Copy out each line below exactly as it appears.

--------------------------------------------------

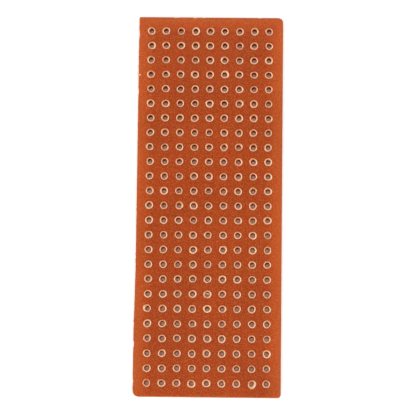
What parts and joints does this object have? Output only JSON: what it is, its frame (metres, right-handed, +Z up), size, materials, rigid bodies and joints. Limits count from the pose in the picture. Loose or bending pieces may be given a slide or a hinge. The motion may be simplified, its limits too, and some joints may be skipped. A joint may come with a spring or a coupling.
{
  "type": "prototype board",
  "caption": "Strip of orange-brown punched laminate with a square grid of small lead holes, pale broken-out rings around them, and a round copper pad under each hole.",
  "frame": {"origin": "under the middle of the board, in the plane of the lower faces of the copper pads, on the surface it lies on", "axes": "+Z up, out of the component side; +Y along the rows of holes towards the end with the nearly square sawn corner; +X across the columns, away from the sawn edge"},
  "size_m": [0.0252, 0.0656, 0.0016],
  "materials": {
    "laminate": "paper-phenolic laminate, pressed satin surface",
    "copper": "rolled copper foil under clear flux lacquer"
  },
  "bodies": {
    "root": {"laminate": "laminate", "pads_row_01": "copper", "pads_row_02": "copper", "pads_row_03": "copper", "pads_row_04": "copper", "pads_row_05": "copper", "pads_row_06": "copper", "pads_row_07": "copper", "pads_row_08": "copper", "pads_row_09": "copper", "pads_row_10": "copper", "pads_row_11": "copper", "pads_row_12": "copper", "pads_row_13": "copper", "pads_row_14": "copper", "pads_row_15": "copper", "pads_row_16": "copper", "pads_row_17": "copper", "pads_row_18": "copper", "pads_row_19": "copper", "pads_row_20": "copper", "pads_row_21": "copper", "pads_row_22": "copper", "pads_row_23": "copper", "pads_row_24": "copper", "pads_row_25": "copper"}
  },
  "joints": []
}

--------------------------------------------------

### Correct response
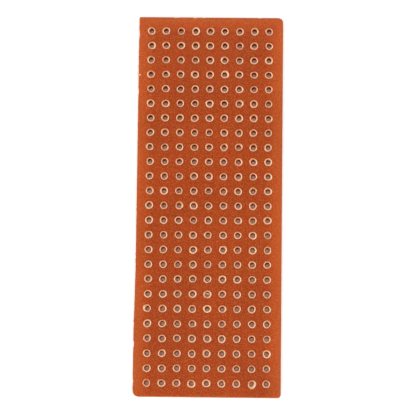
What parts and joints does this object have? Output only JSON: what it is, its frame (metres, right-handed, +Z up), size, materials, rigid bodies and joints. Limits count from the pose in the picture. Loose or bending pieces may be given a slide or a hinge. The motion may be simplified, its limits too, and some joints may be skipped. A joint may come with a spring or a coupling.
{
  "type": "prototype board",
  "caption": "Strip of orange-brown punched laminate with a square grid of small lead holes, pale broken-out rings around them, and a round copper pad under each hole.",
  "frame": {"origin": "under the middle of the board, in the plane of the lower faces of the copper pads, on the surface it lies on", "axes": "+Z up, out of the component side; +Y along the rows of holes towards the end with the nearly square sawn corner; +X across the columns, away from the sawn edge"},
  "size_m": [0.0252, 0.0656, 0.0016],
  "materials": {
    "laminate": "paper-phenolic laminate, pressed satin surface",
    "copper": "rolled copper foil under clear flux lacquer"
  },
  "bodies": {
    "root": {"laminate": "laminate", "pads_row_01": "copper", "pads_row_02": "copper", "pads_row_03": "copper", "pads_row_04": "copper", "pads_row_05": "copper", "pads_row_06": "copper", "pads_row_07": "copper", "pads_row_08": "copper", "pads_row_09": "copper", "pads_row_10": "copper", "pads_row_11": "copper", "pads_row_12": "copper", "pads_row_13": "copper", "pads_row_14": "copper", "pads_row_15": "copper", "pads_row_16": "copper", "pads_row_17": "copper", "pads_row_18": "copper", "pads_row_19": "copper", "pads_row_20": "copper", "pads_row_21": "copper", "pads_row_22": "copper", "pads_row_23": "copper", "pads_row_24": "copper", "pads_row_25": "copper"}
  },
  "joints": []
}